---------- Provided entries ----------

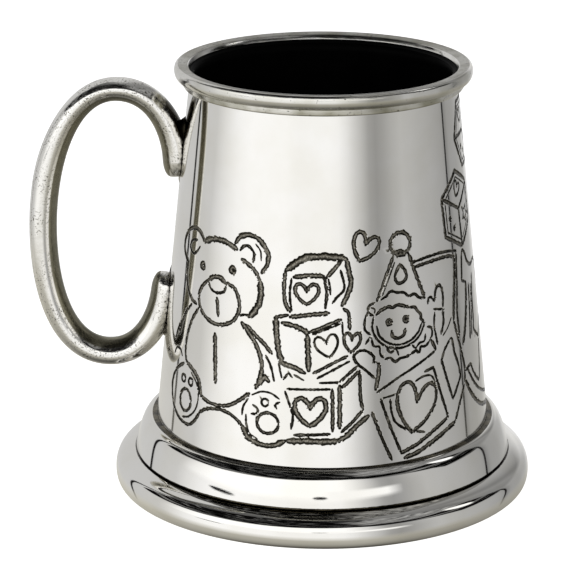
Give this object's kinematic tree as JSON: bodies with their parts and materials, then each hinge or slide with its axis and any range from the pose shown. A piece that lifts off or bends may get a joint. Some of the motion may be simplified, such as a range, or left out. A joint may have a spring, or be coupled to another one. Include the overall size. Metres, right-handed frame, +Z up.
{
  "type": "tankard",
  "caption": "Tapered pewter drinking tankard with a beaded rim, a soldered C handle and a stepped spreading foot, holding half an imperial pint.",
  "frame": {"origin": "middle of the footprint box on the table; the tankard's own axis stands at x = +9.35 mm", "axes": "+Z up along the tankard's axis, -X towards the handle, so +X is the side opposite the handle; -Y faces the viewer who sees the handle on the left"},
  "size_m": [0.1136, 0.0948, 0.0965],
  "materials": {
    "polished_pewter": "mirror-polished pewter, engraved lines antiqued dark",
    "brushed_pewter": "finely brushed pewter with small casting pits",
    "cast_pewter": "polished cast pewter with small casting pits on its sides",
    "oxidised_pewter": "dark oxidised pewter",
    "solder": "dull tin solder"
  },
  "bodies": {
    "root": {"rim_moulding": "brushed_pewter", "body_wall": "polished_pewter", "side_seam": "solder", "floor_disc": "oxidised_pewter", "floor_solder": "oxidised_pewter", "collar_solder": "solder", "foot_collar": "polished_pewter", "tier_solder": "solder", "foot_skirt": "polished_pewter", "handle": "cast_pewter", "upper_handle_solder": "solder", "lower_handle_solder": "solder"}
  },
  "joints": []
}
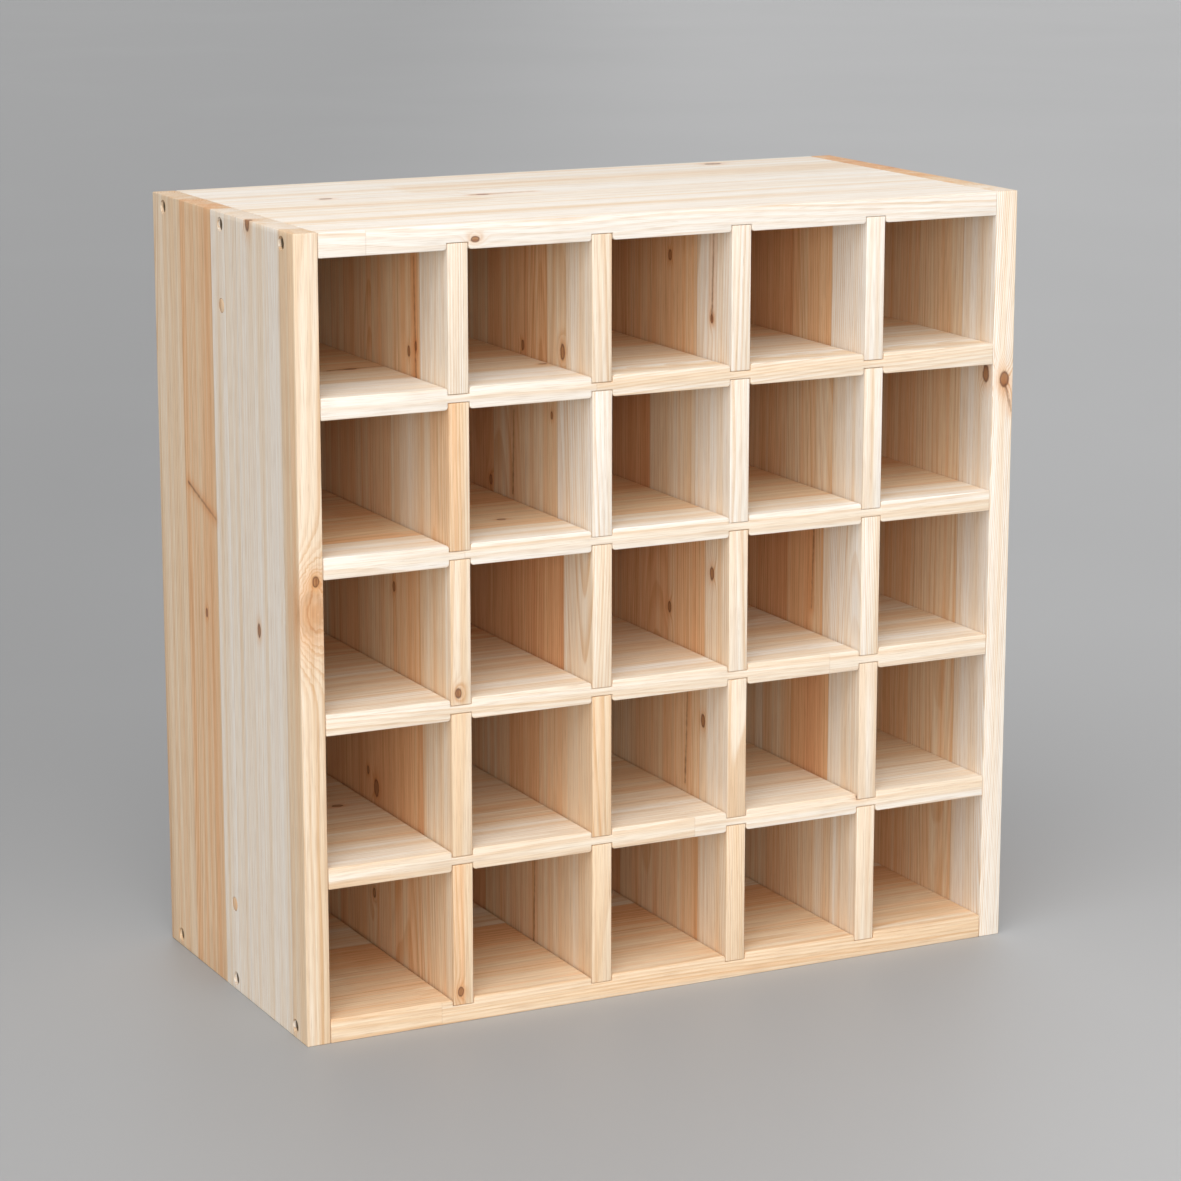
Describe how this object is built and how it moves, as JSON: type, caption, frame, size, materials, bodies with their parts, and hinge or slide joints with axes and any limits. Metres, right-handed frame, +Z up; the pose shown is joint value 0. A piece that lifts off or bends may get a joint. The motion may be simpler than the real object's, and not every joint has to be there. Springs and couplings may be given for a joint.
{
  "type": "wine rack",
  "caption": "Square pine wine rack: solid side, top and bottom boards around a grid of shelves and dividers let into grooves, open in front, closed at the back by a thin panel.",
  "frame": {"origin": "middle of the footprint, on the surface that the rack stands on", "axes": "+Z up, +X to the rack's right as seen from the front, the open front faces -Y"},
  "size_m": [0.52, 0.25, 0.52],
  "materials": {
    "pine_side": "bare edge-glued pine, planed, with tan and pale strips",
    "pine_board": "bare pine, planed",
    "pine_divider": "bare pine, planed",
    "panel_wood": "thin plywood, dull",
    "plug_wood": "pine plug, planed flush",
    "screw_steel": "yellow-passivated steel, satin",
    "pin_steel": "bright steel pin"
  },
  "bodies": {
    "root": {"side_left": "pine_side", "side_right": "pine_side", "bottom_board": "pine_board", "top_board": "pine_board", "shelf_1": "pine_board", "shelf_2": "pine_board", "shelf_3": "pine_board", "shelf_4": "pine_board", "divider_r1_c1": "pine_divider", "divider_r1_c2": "pine_divider", "divider_r1_c3": "pine_divider", "divider_r1_c4": "pine_divider", "divider_r2_c1": "pine_divider", "divider_r2_c2": "pine_divider", "divider_r2_c3": "pine_divider", "divider_r2_c4": "pine_divider", "divider_r3_c1": "pine_divider", "divider_r3_c2": "pine_divider", "divider_r3_c3": "pine_divider", "divider_r3_c4": "pine_divider", "divider_r4_c1": "pine_divider", "divider_r4_c2": "pine_divider", "divider_r4_c3": "pine_divider", "divider_r4_c4": "pine_divider", "divider_r5_c1": "pine_divider", "divider_r5_c2": "pine_divider", "divider_r5_c3": "pine_divider", "divider_r5_c4": "pine_divider", "back_panel": "panel_wood", "screw_left_bottom_1": "screw_steel", "screw_left_bottom_2": "screw_steel", "screw_left_bottom_3": "screw_steel", "screw_left_top_1": "screw_steel", "screw_left_top_2": "screw_steel", "screw_left_top_3": "screw_steel", "screw_right_bottom_1": "screw_steel", "screw_right_bottom_2": "screw_steel", "screw_right_bottom_3": "screw_steel", "screw_right_top_1": "screw_steel", "screw_right_top_2": "screw_steel", "screw_right_top_3": "screw_steel", "plug_left_lower": "plug_wood", "plug_left_upper": "plug_wood", "plug_right_lower": "plug_wood", "plug_right_upper": "plug_wood", "pin_left_lower": "pin_steel", "pin_left_upper": "pin_steel", "pin_bottom_left": "pin_steel", "pin_top_left": "pin_steel", "pin_right_lower": "pin_steel", "pin_right_upper": "pin_steel", "pin_bottom_right": "pin_steel", "pin_top_right": "pin_steel"}
  },
  "joints": []
}
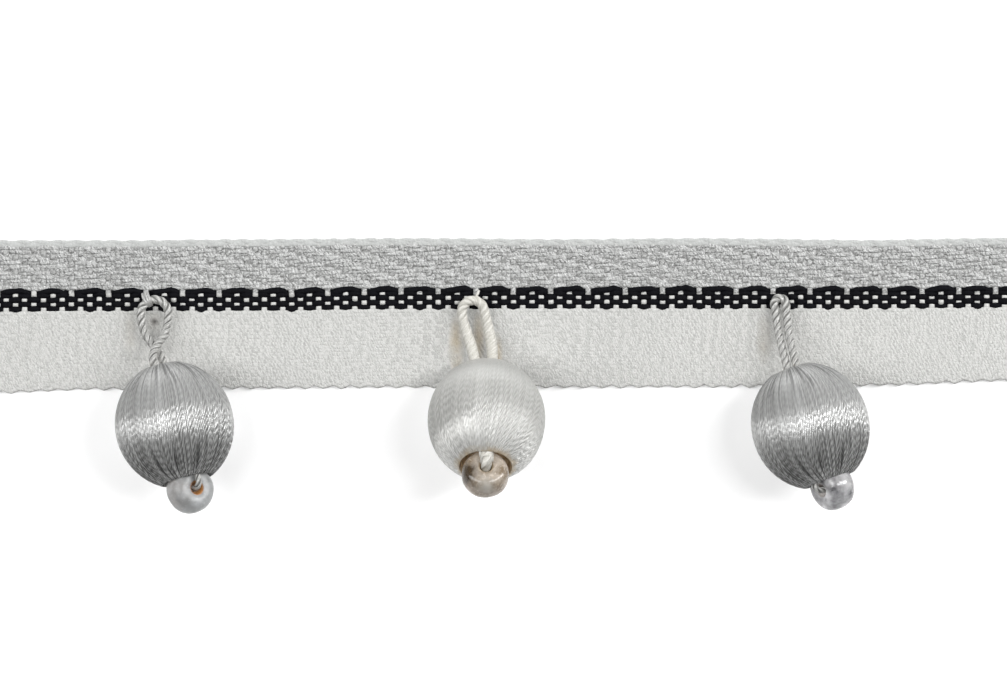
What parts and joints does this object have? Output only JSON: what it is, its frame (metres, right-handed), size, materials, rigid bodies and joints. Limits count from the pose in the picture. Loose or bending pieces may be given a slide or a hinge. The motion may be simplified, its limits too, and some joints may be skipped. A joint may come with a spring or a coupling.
{
  "type": "ball fringe trim",
  "caption": "Woven tape trim with thread-wound balls hanging from its lower edge on twisted cord loops, each held by a glass bead.",
  "frame": {"origin": "middle of the tape's flat back face, half way along its length and width", "axes": "+X along the tape, +Y towards the tape's upper edge with the balls below its lower edge, +Z out of the tape's front"},
  "size_m": [0.136, 0.0349, 0.0153],
  "materials": {
    "woven_tape": "ribbed weave in white, grey and black yarn, slight sheen",
    "white_cord": "twisted filament yarn, silky",
    "grey_cord": "twisted filament yarn, silky",
    "white_silk": "wound floss thread, satin",
    "grey_silk": "wound floss thread, satin",
    "bead_glass": "clear glass, slightly milky, polished"
  },
  "bodies": {
    "root": {"tape": "woven_tape", "cord_left": "grey_cord", "cord_middle": "white_cord", "cord_right": "grey_cord", "ball_left": "grey_silk", "ball_middle": "white_silk", "ball_right": "grey_silk", "bead_left": "bead_glass", "bead_middle": "bead_glass", "bead_right": "bead_glass"}
  },
  "joints": []
}
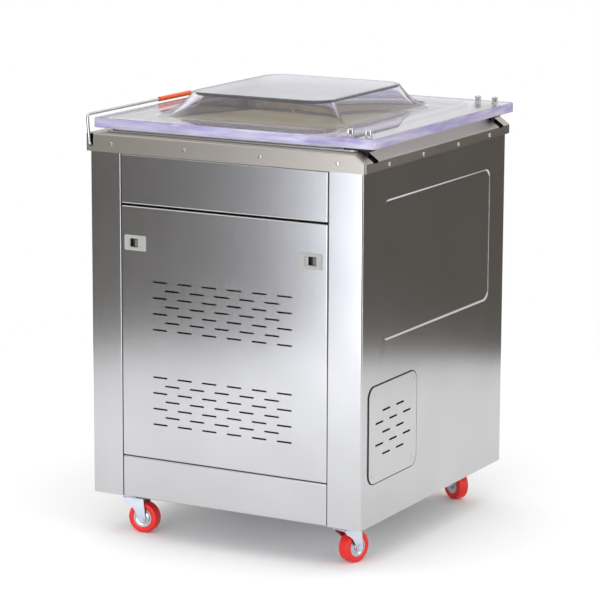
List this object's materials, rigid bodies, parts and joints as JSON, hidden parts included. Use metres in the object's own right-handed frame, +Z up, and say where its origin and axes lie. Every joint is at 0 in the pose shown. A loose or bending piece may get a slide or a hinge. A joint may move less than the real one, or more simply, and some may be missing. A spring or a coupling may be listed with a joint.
{
  "type": "vacuum packing machine",
  "caption": "Floor-standing chamber vacuum packing machine: steel cabinet on swivel castors, clear domed lid, wire bail and lift-off service door.",
  "frame": {"origin": "on the floor under the middle of the machine's outline", "axes": "+Z up; +X towards the lid hinge side, -X towards the operator; -Y towards the side with the service door"},
  "size_m": [0.65, 0.668, 0.899],
  "materials": {
    "steel_sheet": "vertically brushed stainless sheet, soft reflections",
    "top_steel": "brushed stainless, warm grey",
    "chamber_steel": "polished stainless",
    "clear_acrylic": "clear cast acrylic with violet-tinted edges",
    "lid_edge_silicone": "pale grey silicone",
    "hinge_black": "black paint, satin",
    "turned_steel": "bright drawn or turned stainless",
    "cast_bearing": "cast, dark",
    "orange_grip": "orange plastic tube",
    "latch_grey": "pale grey moulded plastic",
    "seal_bar_phenolic": "khaki heat-resistant board",
    "board_plastic": "khaki filler board",
    "pump_enamel": "blue-grey enamel on an aluminium housing",
    "hose_rubber": "black rubber hose",
    "valve_white": "white moulded body",
    "transformer_iron": "laminated iron, varnished",
    "control_black": "black satin",
    "gauge_white": "white dial in a bright ring",
    "stop_red": "red moulded plastic",
    "castor_zinc": "blue-white zinc plating",
    "hub_aluminium": "machined ring",
    "tyre_red": "red polyurethane tread"
  },
  "bodies": {
    "cabinet": {"hinge_side_panel": "steel_sheet", "operator_side_panel": "steel_sheet", "front_apron": "steel_sheet", "kick_panel": "steel_sheet", "far_panel": "steel_sheet", "vent_plate": "steel_sheet", "base_frame": "steel_sheet", "top_rim": "top_steel", "chamber_pan": "chamber_steel", "lid_gasket": "lid_edge_silicone", "lid_spring_near": "turned_steel", "lid_spring_far": "turned_steel", "hinge_bearing_near": "cast_bearing", "hinge_bearing_far": "cast_bearing", "filler_board": "board_plastic", "vacuum_pump": "pump_enamel", "pump_motor": "pump_enamel", "suction_hose": "hose_rubber", "solenoid_valve": "valve_white", "transformer": "transformer_iron", "control_plate": "control_black", "mains_inlet": "control_black", "vacuum_gauge": "gauge_white", "castor_plate_near_operator": "castor_zinc", "castor_plate_near_hinge": "castor_zinc", "castor_plate_far_hinge": "castor_zinc", "castor_plate_far_operator": "castor_zinc"},
    "lid": {"lid_dome": "clear_acrylic", "hinge_arm_near": "hinge_black", "hinge_arm_far": "hinge_black", "hinge_shaft": "turned_steel", "lid_screw_near_inner": "turned_steel", "lid_screw_near_outer": "turned_steel", "lid_screw_far_inner": "turned_steel", "lid_screw_far_outer": "turned_steel", "counter_bar_near": "lid_edge_silicone", "counter_bar_far": "lid_edge_silicone"},
    "bail": {"bail_wire": "turned_steel", "bail_grip": "orange_grip"},
    "door": {"service_door": "steel_sheet", "latch_bezel_left": "latch_grey", "latch_bezel_right": "latch_grey"},
    "latch_slide_left": {"latch_slide_left": "latch_grey"},
    "latch_slide_right": {"latch_slide_right": "latch_grey"},
    "seal_bar_near": {"seal_bar_near": "seal_bar_phenolic"},
    "seal_bar_far": {"seal_bar_far": "seal_bar_phenolic"},
    "gauge_needle": {"gauge_needle": "control_black"},
    "stop_button": {"stop_button": "stop_red"},
    "fork_near_operator": {"castor_fork_near_operator": "castor_zinc"},
    "wheel_near_operator": {"castor_hub_near_operator": "hub_aluminium", "castor_tyre_near_operator": "tyre_red"},
    "fork_near_hinge": {"castor_fork_near_hinge": "castor_zinc"},
    "wheel_near_hinge": {"castor_hub_near_hinge": "hub_aluminium", "castor_tyre_near_hinge": "tyre_red"},
    "fork_far_hinge": {"castor_fork_far_hinge": "castor_zinc"},
    "wheel_far_hinge": {"castor_hub_far_hinge": "hub_aluminium", "castor_tyre_far_hinge": "tyre_red"},
    "fork_far_operator": {"castor_fork_far_operator": "castor_zinc"},
    "wheel_far_operator": {"castor_hub_far_operator": "hub_aluminium", "castor_tyre_far_operator": "tyre_red"}
  },
  "joints": [
    {"name": "lid_hinge", "type": "hinge", "parent": "cabinet", "child": "lid", "pos_m": [0.29, 0, 0.792], "axis": [0, 1, 0], "range_deg": [0, 45], "deforming": ["lid_spring_near", "lid_spring_far"]},
    {"name": "bail_swing", "type": "hinge", "parent": "cabinet", "child": "bail", "pos_m": [-0.301, 0, 0.802], "axis": [0, -1, 0], "range_deg": [0, 115]},
    {"name": "door_tilt", "type": "hinge", "parent": "cabinet", "child": "door", "pos_m": [0, -0.321, 0.173], "axis": [1, 0, 0], "range_deg": [0, 40]},
    {"name": "latch_left_release", "type": "slide", "parent": "door", "child": "latch_slide_left", "axis": [1, 0, 0], "range_m": [0, 0.006], "stiffness_N_per_m": 150, "springref_m": -0.002},
    {"name": "latch_right_release", "type": "slide", "parent": "door", "child": "latch_slide_right", "axis": [-1, 0, 0], "range_m": [0, 0.006], "stiffness_N_per_m": 150, "springref_m": -0.002},
    {"name": "seal_bar_near_lift", "type": "slide", "parent": "cabinet", "child": "seal_bar_near", "axis": [0, 0, 1], "range_m": [0, 0.0075]},
    {"name": "seal_bar_far_lift", "type": "slide", "parent": "cabinet", "child": "seal_bar_far", "axis": [0, 0, 1], "range_m": [0, 0.0075]},
    {"name": "gauge_swing", "type": "hinge", "parent": "cabinet", "child": "gauge_needle", "pos_m": [-0.3158, 0.105, 0.687], "axis": [-1, 0, 0], "range_deg": [0, 270]},
    {"name": "stop_press", "type": "slide", "parent": "cabinet", "child": "stop_button", "axis": [1, 0, 0], "range_m": [0, 0.005], "stiffness_N_per_m": 400, "springref_m": -0.001},
    {"name": "near_operator_swivel", "type": "hinge", "parent": "cabinet", "child": "fork_near_operator", "pos_m": [-0.244, -0.268, 0.08], "axis": [0, 0, 1], "continuous": true},
    {"name": "near_operator_roll", "type": "hinge", "parent": "fork_near_operator", "child": "wheel_near_operator", "pos_m": [-0.21914, -0.26538, 0.03175], "axis": [-0.1048, 0.9945, 0], "continuous": true},
    {"name": "near_hinge_swivel", "type": "hinge", "parent": "cabinet", "child": "fork_near_hinge", "pos_m": [0.244, -0.268, 0.08], "axis": [0, 0, 1], "continuous": true},
    {"name": "near_hinge_roll", "type": "hinge", "parent": "fork_near_hinge", "child": "wheel_near_hinge", "pos_m": [0.25143, -0.24413, 0.03175], "axis": [-0.9548, 0.2972, 0], "continuous": true},
    {"name": "far_hinge_swivel", "type": "hinge", "parent": "cabinet", "child": "fork_far_hinge", "pos_m": [0.244, 0.268, 0.08], "axis": [0, 0, 1], "continuous": true},
    {"name": "far_hinge_roll", "type": "hinge", "parent": "fork_far_hinge", "child": "wheel_far_hinge", "pos_m": [0.22258, 0.28089, 0.03175], "axis": [-0.5155, -0.8569, 0], "continuous": true},
    {"name": "far_operator_swivel", "type": "hinge", "parent": "cabinet", "child": "fork_far_operator", "pos_m": [-0.244, 0.268, 0.08], "axis": [0, 0, 1], "continuous": true},
    {"name": "far_operator_roll", "type": "hinge", "parent": "fork_far_operator", "child": "wheel_far_operator", "pos_m": [-0.23156, 0.24631, 0.03175], "axis": [0.8674, 0.4976, 0], "continuous": true}
  ],
  "couplings": [
    {"joint": "seal_bar_far_lift", "follows": "seal_bar_near_lift", "ratio": 1}
  ]
}
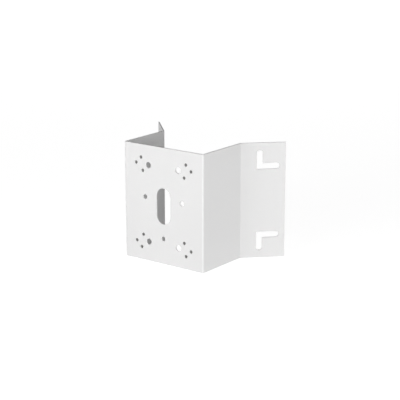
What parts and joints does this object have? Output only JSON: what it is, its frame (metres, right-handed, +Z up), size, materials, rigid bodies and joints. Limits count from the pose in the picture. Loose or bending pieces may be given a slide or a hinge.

----------

Your goal: Filter for "Output". Return all lines that hold it.

Exercise answer:
What parts and joints does this object have? Output only JSON: what it is, its frame (metres, right-handed), size, materials, rigid bodies and joints. Limits count from the pose in the picture. Loose or bending pieces may be given a slide or a hinge. The motion may be simplified, its limits too, and some joints may be skipped. A joint may come with a spring or a coupling.
What parts and joints does this object have? Output only JSON: what it is, its frame (metres, right-handed, +Z up), size, materials, rigid bodies and joints. Limits count from the pose in the picture. Loose or bending pieces may be given a slide or a hinge.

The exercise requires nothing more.